Sasse pointed to the way digital platforms have reshaped attention itself. Instead of shared experiences—common news sources, widely watched programs—Americans now exist in personalized streams of information, each tailored, each reinforcing its own version of reality. That shift, he suggested, has made it harder to sustain any broad, cohesive conversation.
In that environment, extremes tend to dominate. Sasse described a system where the loudest and most provocative voices crowd out everything else, not because they represent the majority, but because they generate attention.
Media outlets and political actors, he said, are incentivized to highlight the most outrageous examples from the opposing side, creating a cycle that rewards escalation rather than resolution.
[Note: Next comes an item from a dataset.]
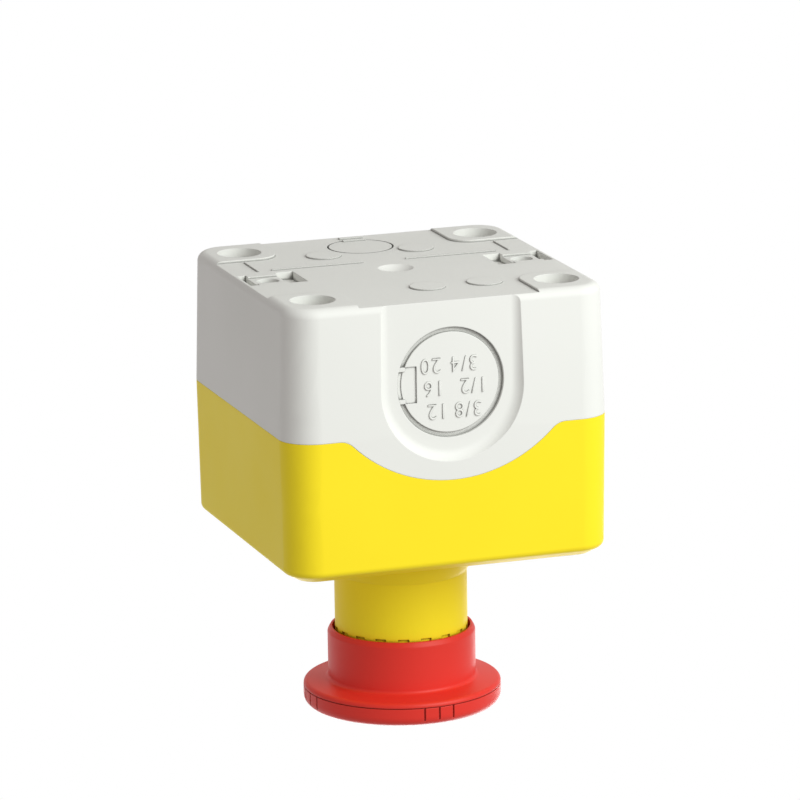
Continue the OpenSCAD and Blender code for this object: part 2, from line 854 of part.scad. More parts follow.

He was blunt about the consequences. This kind of “nut picking,” as he called it, doesn’t solve problems—it distorts them. It replaces substance with spectacle and turns political engagement into a series of reactive performances.
Sasse also turned that critique inward. Reflecting on his time in the Senate, he acknowledged that his focus on institutional norms and long-term reform often put him at odds with the realities of modern politics. The system, as he experienced it, had little room for that approach.
Despite the bleak assessment, Sasse left room for a different outcome. He suggested that over time, people may adapt to the current landscape, learning to filter out the noise and reestablish more grounded ways of engaging with one another.
For now, though, his view is that the real story isn’t the daily churn of headlines. It’s the quieter, more fundamental shift underneath them—and the uncertainty about what comes next.